1960 aviation accident

Capital Airlines Flight 20 was a U.S. scheduled passenger flight from Washington, D.C. to Norfolk, Virginia. A Vickers Viscount flying the route crashed into a farm in Charles City County, Virginia, on January 18, 1960. The accident was the fourth fatal crash involving a Capital Viscount in less than two years; the first three were Capital Airlines Flight 67 (April 1958), Capital Airlines Flight 300 (May 1958) and Capital Airlines Flight 75 (May 1959).

== Accident ==
The plane was cruising at an altitude of 8,000 feet when it encountered icing. This caused two engines to fail. As the craft descended, the other two engines also failed, causing the propellers to autofeather. The crew tried and failed to restart the engines, and were unable to unfeather the propellers normally; they then put the plane into a dive in an attempt to force the propellers from their feathered position. Eventually they succeeded in restarting engine number four. They applied full power to this engine, which caused the craft to enter a circling descent until crashing into trees; at the time of impact it had almost no forward velocity. Five trees were driven through the fuselage, yet their trunks remained intact.

The plane burned for hours after the crash, the police said at the time. They also indicated that they had not been able to approach it to make an effort at recovering bodies. In addition, treacherous underfooting made the use of firefighting equipment almost impossible.

Heavy fog had closed many airports throughout eastern Virginia and had blanketed the area when the plane bearing 44 passengers and a crew of four came down on swampland near Sandy Gut, a tributary of the Chickahominy River about 30 miles southeast of Richmond. The plane was flying from Chicago to Norfolk – where the airport was open – by way of Washington. It had left Washington at 9:40 p.m. and crashed at 11 p.m.

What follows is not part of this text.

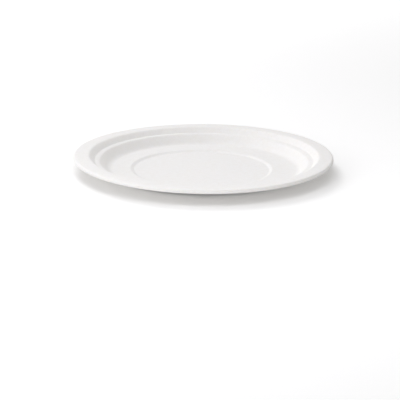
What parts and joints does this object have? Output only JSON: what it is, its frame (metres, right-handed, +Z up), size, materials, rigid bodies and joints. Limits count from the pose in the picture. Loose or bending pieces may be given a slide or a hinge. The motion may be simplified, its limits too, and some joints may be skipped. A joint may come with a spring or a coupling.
{
  "type": "paper plate",
  "caption": "Round disposable plate of pressed white plant fibre: flat rim with a turned-down lip, ledged wall, level floor and a sunk round middle.",
  "frame": {"origin": "middle of the base, on the surface that the plate stands on", "axes": "+Z up along the plate's axis, through its middle"},
  "size_m": [0.23, 0.23, 0.0144],
  "materials": {
    "moulded_fibre": "matt moulded fibre, faintly satin on the eating side and finely screened underneath"
  },
  "bodies": {
    "root": {"plate": "moulded_fibre"}
  },
  "joints": []
}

Capital Airlines in Washington identified the jet-prop aircraft's crew as Capt. James B. Fornasero, pilot; Philip Henry Cullom, first officer; and two hostesses, Diane Margaret O'Donnell and Brigitte Friede Helene Jordt.
— New York Times, Jan. 19, 1960

== Investigation ==
The crash was attributed to the fact that, as per airline policy, the pilots had delayed arming the engine ice protection systems even though they were flying in icy conditions; causing the 2 engines to lose too much power. Capital Airlines changed its emergency checklist after the crash, deleting the instruction that pilots were to descend to a warmer climate to relight the systems and instructing them that, provided that correct procedure was followed, the engine could be restarted at any height.